Why CUDA Dominates AI

When you run a model through llama.cpp, Ollama, ExLlamaV2, or any other local inference software, they all compile CUDA kernels to accelerate computation on NVIDIA hardware. The ecosystem advantage is enormous: almost every AI framework (PyTorch, TensorFlow, JAX) supports CUDA first, other platforms second. Driver support is mature, debugging tools exist, and optimizations like FlashAttention-2 were written for CUDA first.

This isn't just about raw performance. It's about software compatibility. A technique that runs on CUDA today might take 6–12 months to arrive on ROCm or Metal. For local AI users, this means NVIDIA hardware runs more software, with better optimization, immediately.

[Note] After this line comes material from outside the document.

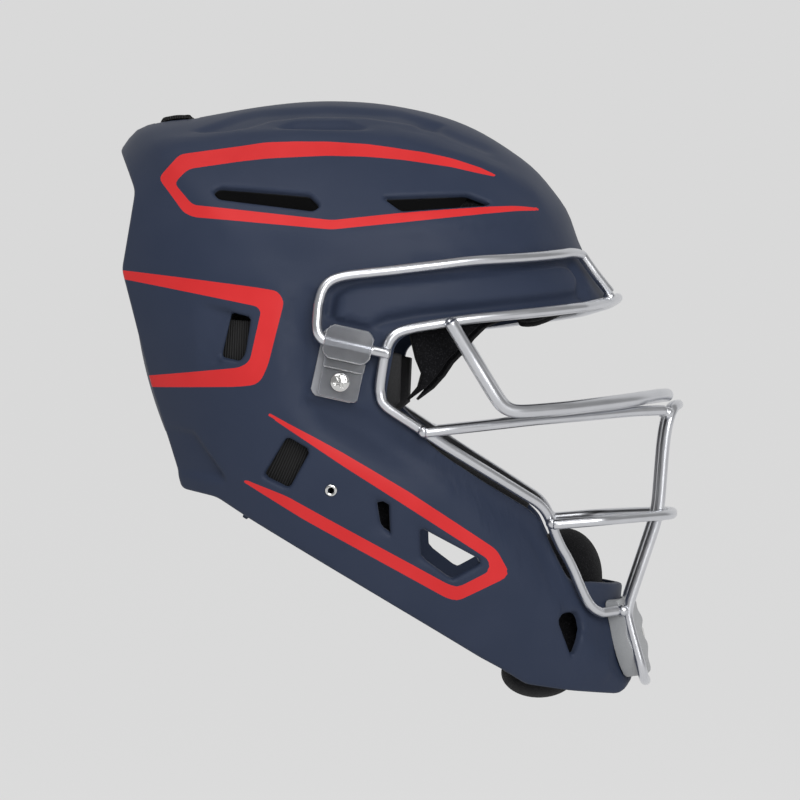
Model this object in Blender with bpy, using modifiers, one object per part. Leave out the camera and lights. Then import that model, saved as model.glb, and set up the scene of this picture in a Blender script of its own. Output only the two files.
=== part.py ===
"""Catcher's helmet with a wire face cage, a padded shell and a sprung back plate.

The wearer looks along -Y, +Z is up and the wearer's right side is -X. The origin lies in the middle of the
head, level with the side clips. Outlines are written in design millimetres as (forward, up) pairs.
"""

import math

import bmesh
import bpy
from mathutils import Matrix, Vector

MM = 0.001

# Overall size of the shell
HALF_WIDTH = 112.0 * MM
LENGTH = 272.0 * MM
HEIGHT = 312.0 * MM
DESIGN_HALF_WIDTH = 112.0 * MM
DESIGN_LENGTH = 272.0 * MM
DESIGN_HEIGHT = 312.0 * MM

# Shell
WALL = 4.0 * MM
GAP = 0.3 * MM
JAW_ANGLE = math.radians(-47.0)
JAW_SPREAD = math.radians(40.0)
JAW_TAPER = 0.25
CROWN_POWER = 2.3
JAW_POWER = 1.4
SIDE_POWER = 2.1
SEGMENTS_ROUND = 48
SEGMENTS_ACROSS = 20
CUT_REACH = 0.2

# Cage
WIRE_RADIUS = 2.6 * MM
DESIGN_WIRE_RADIUS = 2.6 * MM
EYE_BAR_RADIUS = 3.5 * MM
WIRE_STAND_OFF = 1.2 * MM
WIRE_STEP = 12.0 * MM
LEG_SPACING = 66.0 * MM

# The outlines below are those of the middle plane: the sides lie further forward and lower
SIDE_SWEEP_FORWARD = 8.2 * MM
SIDE_SWEEP_DOWN = 1.3 * MM
SIDE_SWEEP_FULL_SHARE = 0.89

# Side clips and their hardware
CLIP_TILT = math.radians(12.4)
CLIP_LENGTH = 37.0 * MM
CLIP_WIDTH = 25.0 * MM
CLIP_CORNER = 4.5 * MM
CLIP_THICKNESS = 9.4 * MM
FRAME_BY_CLIP = (29.0, -6.5)
CLIP_BEHIND_FRAME = 19.4 * MM
CLIP_CENTRE_UP = -9.5
CLIP_WIRE_ABOVE_CENTRE = 9.5 * MM
CLIP_SCREW_BELOW_CENTRE = 9.6 * MM
CLIP_WIRE_COVER = 1.2 * MM
CLIP_HEAD_FLOOR = 3.2 * MM
UPPER_WIRE_START = 21.5 * MM
UPPER_WIRE_BEND = 16.0 * MM
UPPER_WIRE_LIFT = 1.0 * MM
BASE_PLATE_THICKNESS = 2.2 * MM
BASE_PLATE_MARGIN = 1.5 * MM
SEAT_DEPTH = 2.2 * MM
SCREW_RADIUS = 2.5 * MM
SCREW_HEAD_RADIUS = 4.85 * MM
SCREW_HEAD_HEIGHT = 3.2 * MM
NUT_RADIUS = 6.5 * MM
NUT_THICKNESS = 3.0 * MM
NUT_CLEARANCE = 3.0 * MM * HALF_WIDTH / DESIGN_HALF_WIDTH
SHANK_PAST_NUT = 1.0 * MM
HEAD_ROOM = 0.8 * MM
DRILL_REACH = 0.02

# Eyelets
EYELET_AT = (2.3, -73.6)
EYELET_FLANGE_RADIUS = 3.2 * MM
EYELET_BORE_RADIUS = 1.5 * MM
EYELET_BARREL_RADIUS = 2.1 * MM
EYELET_FLANGE_THICKNESS = 0.8 * MM
EYELET_SEAT_DEPTH = 0.5 * MM

# Chin clip
CHIN_CLIP_OUTLINE = [
    (150, -134), (164, -133), (167.5, -139), (168.3, -149), (170, -158), (172, -163), (174.5, -168),
    (172, -172), (160, -174), (150, -150),
]
CHIN_CLIP_SCREW_UP = -154.0
CHIN_CLIP_SCREW_TILT = math.radians(8.0)
CHIN_CLIP_THICKNESS = 7.5 * MM
CHIN_NUT_CLEARANCE = 0.8 * MM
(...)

CUDA Versions and Compatibility

CUDA has a version number (currently 12.x) that must match your driver. Most modern local AI software targets CUDA 12.1+. If your driver is too old, you'll get build errors or fall back to CPU inference. Keeping NVIDIA drivers current is the simplest fix.

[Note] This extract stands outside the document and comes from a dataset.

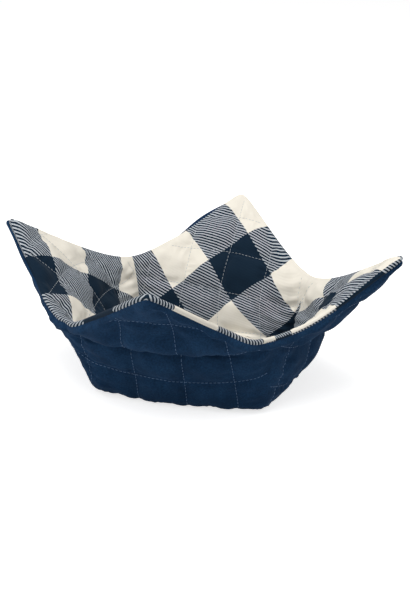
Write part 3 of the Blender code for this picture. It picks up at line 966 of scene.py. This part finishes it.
def make_layer(sizes, side):
    """The cloth, and the shown surface of one layer with its puffs, rim and bunched wadding: middle + normal x
    (half gap + thickness), then swelled by its wadding. The outer layer has a ridge of height x sin2 under its
    rim, where the seam allowance lies."""
    cut = Cut(sizes)
    cloth = Cloth(cut)
    pitch, start = quilting(sizes, side)
    places = quilted_places(side, cloth.flat)
    puff = puff_share(cut, sizes, cloth.flat, places, pitch, start)
    to_rim, to_seam = flat_distances(cut, cloth.flat)
    at_rim = 1.0 - smooth_step(to_rim / RIM_REACH)
    thickness = sizes.stitched_thickness * (1.0 - (1.0 - RIM_THICKNESS) * at_rim) + sizes.puff_height * puff
    if side == OUTER:
        ridge = np.clip((to_rim - RIDGE_START) / RIDGE_WIDTH, 0.0, 1.0)
        thickness = thickness + RIDGE_HEIGHT * np.sin(math.pi * ridge)**2
    bunched = bumps(cloth.flat, OUTER_BUNCHES if side < 0 else LINING_BUNCHES)
    thickness = thickness + bunched * smooth_step(to_rim / (2.0 * RIM_REACH))
    shown = cloth.points + cloth.normals * (side * (cut.gap_half + thickness))[:, None]
    lines = to_stitches(places, pitch, start).min(axis=-1)
    nearest = np.minimum.reduce([lines, to_rim, to_seam])
    held = 1.0 - smooth_step((nearest - HELD_REACH) / HELD_FADE)
    shown = swelled(cloth, side, shown, held)
    shown[:, 2] = np.maximum(shown[:, 2], 0.0)
    return cloth, shown


def make_stitches(name, thread, cloth, sizes, side, settled):
    """Lays a layer's running stitches on its settled surface."""
    normals = side * vertex_normals(settled, cloth.quads)
    centres, directions = stitch_centres(cloth.cut, sizes, side)
    points, faces = stitch_mesh(cloth, sizes, settled, normals, centres, directions)
    stitches = new_mesh(name, points, faces, materials=[thread])
    finish_normals(stitches)
    return stitches


class COZY_OT_outer(bpy.types.Operator):
    """Makes the padded outer layer and its quilting stitches."""

    bl_idname = "cozy.outer"
    bl_label = "Outer layer"

    def execute(self, context):
        sizes, colours = context.scene.cozy_sizes, context.scene.cozy_colours
        cloth, shown = make_layer(sizes, OUTER)
        gap, thick = cloth.cut.gap_half, sizes.stitched_thickness * RIM_THICKNESS
        rim = np.unique(np.concatenate(cloth.rim))
        outwards = rim_directions(cloth)
        lift = bumps(cloth.flat[rim], RIM_BARES)
        shown[rim] += outwards[rim] * (lift - OUTER_DROP)[:, None]
        profile = [(gap + thick * share, lift - INSIDE_DROP) for share in (0.75, 0.25)]
        points, faces, flats = layer_mesh(cloth, OUTER, shown, profile, profile, [0.001, 0.002])
        piece = new_mesh("outer_layer", points, faces, flats, [brushed_cotton(colours)], looseness(cloth))
        finish_normals(piece)
        settled = settle(piece, cloth, *quilting(sizes, OUTER), seed=3)
        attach(piece, "root")
        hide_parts("outer_shell")

        thread = sewing_thread("pale blue quilting thread", colours.outer_thread)
        stitches = make_stitches("outer_stitches", thread, cloth, sizes, OUTER, settled)
        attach(stitches, "root")
        return {"FINISHED"}


class COZY_OT_lining(bpy.types.Operator):
    """Makes the padded check lining and its quilting stitches."""

    bl_idname = "cozy.lining"
    bl_label = "Lining"

    def execute(self, context):
        sizes, colours = context.scene.cozy_sizes, context.scene.cozy_colours
        cloth, shown = make_layer(sizes, LINING)
        gap, thick = cloth.cut.gap_half, sizes.stitched_thickness
        radius = gap + thick * RIM_THICKNESS
        # The lining rolls over the edge in a half round and is tucked in again behind the outer layer's edge
        angles = np.radians(ROLL_ANGLES)
        profile = [(radius * math.cos(a), ROLL_BULGE * math.sin(a)) for a in angles]
        profile += [(past - radius, out) for past, out, _ in ROLL_TAIL] + [(-gap, ROLL_END[0])]
        beyond = [radius * a * ROLL_PRINT for a in angles]
        beyond += [beyond[-1] + further for further in (*(row[2] for row in ROLL_TAIL), ROLL_END[1])]
        edge = 0.5 * (radius - gap)
        bare_angles = math.pi * np.arange(1, len(profile) + 1) / (len(profile) + 1)
        bare_profile = [(gap + edge + edge * math.cos(a), BARE_BULGE * (math.sin(a) - 1.0)) for a in bare_angles]
        points, faces, flats = layer_mesh(cloth, LINING, shown, profile, bare_profile, beyond)
        flats = [eased(cloth.cut, flat) for flat in flats]
        piece = new_mesh("check_lining", points, faces, flats, [check_twill(sizes, colours)], looseness(cloth))
        finish_normals(piece)
        settled = settle(piece, cloth, *quilting(sizes, LINING), seed=8)
        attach(piece, "root")
        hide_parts("inner_lining")

        thread = sewing_thread("pale quilting thread", colours.lining_thread)
        stitches = make_stitches("lining_stitches", thread, cloth, sizes, LINING, settled)
        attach(stitches, "root")
        return {"FINISHED"}


def seen_directly(tree):
    """Socket that is 1 for camera, glossy and transmission rays and 0 for the rest."""
    path = add_node(tree, "LightPath")
    seen = add_node(tree, "Math", {0: path.outputs["Is Camera Ray"], 1: path.outputs["Is Glossy Ray"]},
                    operation="MAXIMUM")
    return add_node(tree, "Math", {0: seen, 1: path.outputs["Is Transmission Ray"]},
                    operation="MAXIMUM").outputs[0]


class COZY_OT_stage(bpy.types.Operator):
    """Sets up the pale floor, the soft lamps and the camera."""

    bl_idname = "cozy.stage"
    bl_label = "Stage"

    def execute(self, context):
        colours = context.scene.cozy_colours
        scene = context.scene
        scene.view_settings.view_transform = "Standard"
        square = np.array([[-1.0, -1.0, 0.0], [1.0, -1.0, 0.0], [1.0, 1.0, 0.0], [-1.0, 1.0, 0.0]])
        floor = new_mesh("floor", square * FLOOR_HALF, [np.array([[0, 1, 2, 3]])])
        material, tree, shader = new_material("matt paper sweep", {
            "Base Color": colours.floor, "Roughness": 1.0, "Specular IOR Level": 0.0,
            "Emission Color": (1.0, 1.0, 1.0, 1.0),
        })
        glow = add_node(tree, "Math", {0: seen_directly(tree), 1: FLOOR_GLOW}, operation="MULTIPLY")
        tree.links.new(glow.outputs[0], shader.inputs["Emission Strength"])
        floor.data.materials.append(material)

        world = scene.world or bpy.data.worlds.new("studio")
        scene.world = world
        world.use_nodes = True
        tree = world.node_tree
        background = tree.nodes["Background"]
        strength = add_node(tree, "MapRange", {"Value": seen_directly(tree), "To Min": WORLD_LEVEL, "To Max": 1.0})
        background.inputs["Color"].default_value = (1.0, 1.0, 1.0, 1.0)
        tree.links.new(strength.outputs[0], background.inputs["Strength"])

        for name, place, size, power in LAMPS:
            data = bpy.data.lights.new(name, "AREA")
            data.shape = "SQUARE"
            data.size = size
            data.energy = power
            lamp = bpy.data.objects.new(name, data)
            lamp.location = place
            lamp.rotation_euler = (Vector(LAMP_AIM) - Vector(place)).to_track_quat("-Z", "Y").to_euler()
            scene.collection.objects.link(lamp)

        azimuth, elevation, roll = math.radians(AZIMUTH), math.radians(ELEVATION), math.radians(ROLL)
        right = Vector((math.cos(azimuth), math.sin(azimuth), 0.0))
        forward = Vector((-math.sin(azimuth) * math.cos(elevation), math.cos(azimuth) * math.cos(elevation),
                          -math.sin(elevation)))
        upward = right.cross(forward)
        turned_right = right * math.cos(roll) + upward * math.sin(roll)
        turned_up = upward * math.cos(roll) - right * math.sin(roll)
        data = bpy.data.cameras.new("camera")
        data.sensor_fit = "VERTICAL"
        data.sensor_height = 36.0
        data.lens, data.shift_x, data.shift_y = LENS, SHIFT_X, SHIFT_Y
        camera = bpy.data.objects.new("camera", data)
        basis = Matrix((turned_right, turned_up, -forward)).transposed().to_4x4()
        basis.translation = Vector(LOOK_AT) - forward * DISTANCE
        camera.matrix_world = basis
        scene.collection.objects.link(camera)
        scene.camera = camera
        return {"FINISHED"}


class COZY_PT_panel(bpy.types.Panel):
    """Lists the steps, sizes and colours of the cozy."""

    bl_idname = "COZY_PT_panel"
    bl_label = "Quilted Bowl Cozy"
    bl_space_type = "VIEW_3D"
    bl_region_type = "UI"
    bl_category = "Cozy"

    def draw(self, context):
        for step in STEPS:
            self.layout.operator(step.bl_idname)
        for group in (context.scene.cozy_sizes, context.scene.cozy_colours):
            box = self.layout.box()
            for name in group.__annotations__:
                box.prop(group, name)


STEPS = (COZY_OT_outer, COZY_OT_lining, COZY_OT_stage)
CLASSES = (CozySizes, CozyColours, *STEPS, COZY_PT_panel)


def register():
    """Registers the classes and hangs the sizes and colours on the scene."""
    for item in CLASSES:
        bpy.utils.register_class(item)
    bpy.types.Scene.cozy_sizes = PointerProperty(type=CozySizes)
    bpy.types.Scene.cozy_colours = PointerProperty(type=CozyColours)


def unregister():
    """Takes all of it off again."""
    del bpy.types.Scene.cozy_colours
    del bpy.types.Scene.cozy_sizes
    for item in reversed(CLASSES):
        bpy.utils.unregister_class(item)


def main():
    """Registers the add-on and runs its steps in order."""
    register()
    for step in STEPS:
        group, name = step.bl_idname.split(".")
        getattr(getattr(bpy.ops, group), name)()


if __name__ == "__main__":
    main()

CUDA version compatibility is forward-compatible within a major version. A CUDA 12.1 binary runs on a CUDA 12.5 driver without issues. Running a newer CUDA binary on an older driver causes problems.

The Compute Capability System

Every NVIDIA GPU has a compute capability version (e.g., 8.6 for RTX 3090, 8.9 for RTX 4090). Higher compute capability unlocks newer CUDA features. For local AI, compute capability 7.0+ (Volta and newer) is the practical minimum — that's GTX 1080 Ti and above. Most modern optimizations like Flash Attention require 8.0+ (Ampere and above).

CUDA vs. ROCm

AMD's answer to CUDA is ROCm. While ROCm has improved significantly, CUDA retains meaningful advantages: larger ecosystem, better driver stability, and more pre-compiled binaries available. For local AI in 2026, NVIDIA CUDA hardware still offers better plug-and-play compatibility with inference software.

The performance gap between identical CUDA and ROCm implementations of the same model is narrowing but still exists, especially for cutting-edge optimizations like speculative decoding and quantized kernels.